On our return to Bonaire we enjoyed clear water snorkeling of ‘the wall’ which is within a few feet of the shoreline.  Our last day we enjoyed a fun morning in the water at Eden beach which is also one of the best beach glass finds we have located anywhere in the Caribbean.

One of the surprises of Bonaire is the flocks of Flamingos that we found located just across the road from the marina.  It was fun to see them feeding in the shallows with their brilliant pink hues lit up by the evening sun.

All in all, Bonaire is a small quaint island with easy check-in and check-out procedures, friendly people and good restaurants.

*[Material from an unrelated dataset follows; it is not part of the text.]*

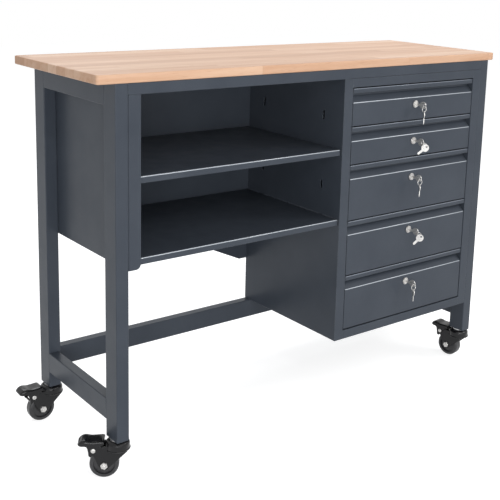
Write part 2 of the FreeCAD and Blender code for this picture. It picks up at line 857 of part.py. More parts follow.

Cayo Herradura N10.59 W 065.22 Nov 20 – Nov 23


This small cay is located on the western end of Isla La Tortuga and is predominantly a sand bar with a small gathering of fish camps, a lighthouse and is a favorite weekend retreat for mainlanders of Venezuela.  There is little here other than a safe anchorage in bad weather.  The waves can roll virtually right over the island in bad weather.  We enjoyed a brief stop here resting up after our adventuresome departure from Cayo Cubagua and our first episode in 6 yrs of cruising being snagged in a local fisherman’s net.  The highlights of this story include Gary being pulled off the boat by the net as he attempted to cut it loose only to have it snag him and allow his safe return to the boat.  Our friends on Peking were as unlucky and also got tangled in the fisherman’s net and after a couple of tedious hours of cutting away finally found freedom.  We would like to think this was an accidental ‘snagging’ however with the number of pirate incidents one is never quite sure.  However, as the saying goes, ‘all’s well that ends well’.



Cayo Cubagua N10.49 W064.09 Nov 17 - Nov 19


Cayo Cubagua was the first European settlement in America in 1492, known as Nueva Cadiz and was known for its pearls.  At the height of the pearling industry they exported 820 pounds of pearls.  On Christmas day 1541 an earthquake and a tidal wave destroyed Nueva Cadiz.  Today it is uninhabited safe for a small research station and a few fishing camps.   In ideal weather there is good diving on a wreck of a car ferry that sunk in the late seventies.  Unfortunately, this anchorage tends to be rolly as the swell comes around the western tip of Margarita and into the bay.  After two days of this it was time to move on.